Following Dunn’s address and a presentation by members of the Caroga Arts Collective, the public was given an opportunity to question the board’s rationale.
“I think the biggest problem that people are having in this room is the potential that they’re going to lose a lot of money if in fact they bail out after three or four years,” a person in the audience said. “To me, if the price is $50,000, that should be a percentage of what the actual appraised value of that property is. So if that property was appraised at $500,000, they’re getting it for $50,000. So now they’re down to one-tenth of its appraised value. If they go to sell within five years, the town should only have to pay one-tenth of its appraised value. I’d love to have the CAC here. I think it would be wonderful but I think people are concerned that they’re liable to lose a big chunk of cash by going down this road, and I think that bothers a lot of people.”

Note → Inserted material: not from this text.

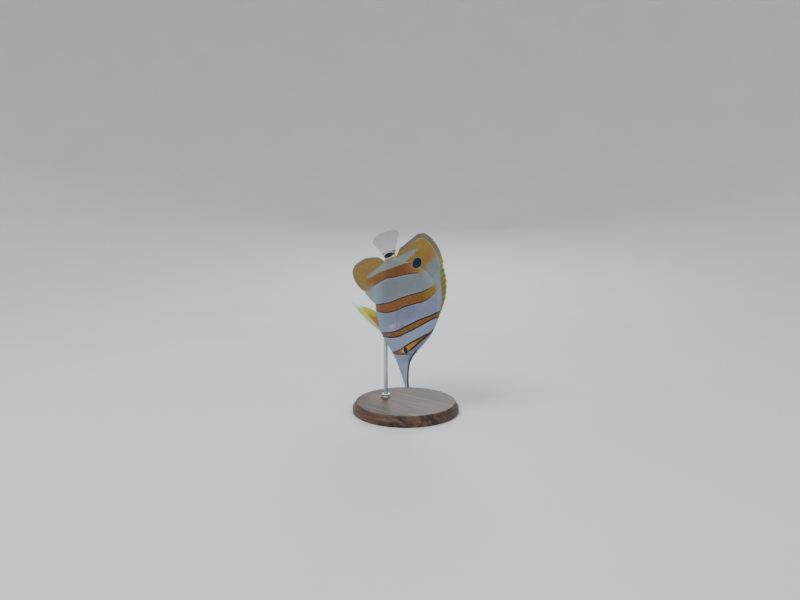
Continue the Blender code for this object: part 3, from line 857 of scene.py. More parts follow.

Rick Ruby Sr., President of the Caroga Arts Collective board, sought to ensure the audience that there would be no direct benefit to selling the property.
“I assure you this is a not-for profit. There would be no reason to want to sell it for $500,000 or $5,000,000. None of us would personally gain from that. This is a not-for-profit organization. I spend more time working on this project than I do my own business. I do not do it with the idea that I’m going to be able to sell it. I can’t benefit from it. This young man, it’s his dream. From a practical point of view, the CAC has no intention of not trying to do a better job than the town has been able to do.”
Kyle Price went on to add that, “With a non-profit, we have certain obligations in order to keep non-profit status, and that includes a mission and a central focus of the organization. Our mission is distinctly tied to Caroga. Sherman’s is the destination for our mission.”